Koran_Reuters
The Dubai Municipality announced plans this week to build Holy Quran Park, a themed destination based on the central religious text of Islam. Reuters

News reports say the traveler in his 30s who was murdered by an angry mob on Friday in a tiny village in Pakistan’s southern Sindh province had sought a night’s sleep in the local mosque, as is customary for out-of-town strangers to do in this part of the world.

But according to locals in the town of Seeta, the visitor for some reason allegedly lit one or more of copies of the Quran on fire, a dangerous act in a country where blasphemy is not just illegal but can lead to murderous vigilante justice. In Pakistan, such desecrations -- whether committed or just rumored to be committed -- can lead to murder, often in front of authorities powerless to stop the tide of angry mobs stirred up by a smaller number of self-righteous rabble-rousers acting as judges and executioners in the name of God.

In the latest incident, the punishment was administered by about 30 vigilantes who were spurred on by hundreds of jeering locals. They dragged the man out of the local police station, where he had already been detained, took him to the center of the village, doused him with kerosene and lit him on fire.

“He offered Isha prayers (on Thursday) and spent the night here. When (worshippers) came to the mosque for Fajr prayers (on Friday morning), we found charred copies of the Holy Quran,” the village imam, or Muslim minister, told Reuters.

Nine suspected vigilantes were arrested shortly after the murder, and another 21 were detained later in the day during police raids, according to Pakistan’s Dawn news agency. By its account, the man was already beaten to death before his body was burned. Seven police officers are also in custody and accused of negligence. Police claim they were overwhelmed by the more than 1,000 people who surrounded the station.
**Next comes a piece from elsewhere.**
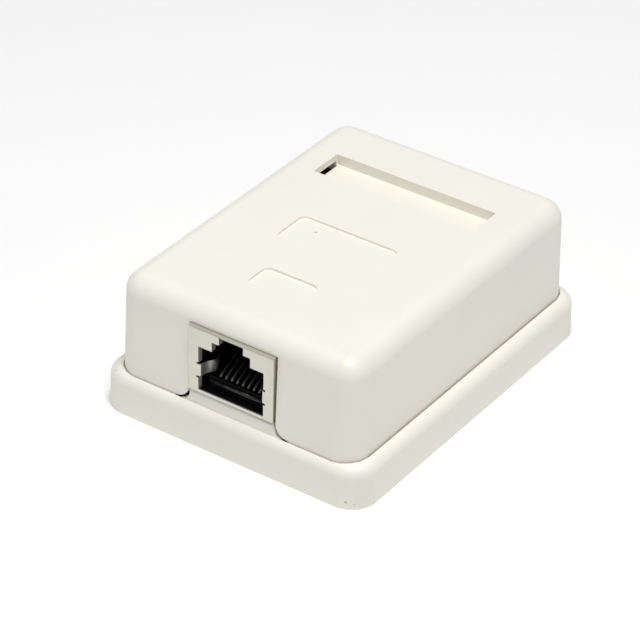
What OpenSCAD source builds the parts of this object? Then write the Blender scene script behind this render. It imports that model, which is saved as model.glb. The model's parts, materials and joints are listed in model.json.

Just hours before the mob-inspired murder, the man had been beaten and delivered to the police station after local mosques broadcast on their bullhorns what had allegedly transpired.

Dawn quoted village watchman Noor Hussain as saying the suspect spoke in Saraiki accent. Saraiki is a Punjabi language group and is also spoken among many Hindus in the region. Police said that in the brief time that they had the man in custody, he refused to give up his identity. In accordance with Islamic custom the man was buried quickly in an unmarked local grave after the medical examiner released his charred remains.

According to a report in Dawn, an average of 53 people a year have faced blasphemy charges between 1986, when the law went into effect, and 2010. Of these, 52 people were murdered by angry vigilantes before their cases could be handled by the courts. Human Rights Watch estimates 1,400 blasphemy cases have been brought before Pakistan’s courts and 15 people are on death row after having been found guilty of blasphemy, according to CNN.

In November, Pakistan’s high court dropped charges on Tuesday against Rimasha Masih, a 14-year-old Christian girl who was arrested on Aug. 17 on charges she desecrated a Quran in Merabad, a poor district outside Islamabad where some of the country’s Christian minority reside.

In his 15-page ruling, Chief Justice Iqbal Hameed Ur Rehman accused a local Muslim preacher (imam) of having an “ulterior motive” for leveling a “false implication” against the girl -- namely his effort to drum up support to expel the area’s Christian residents.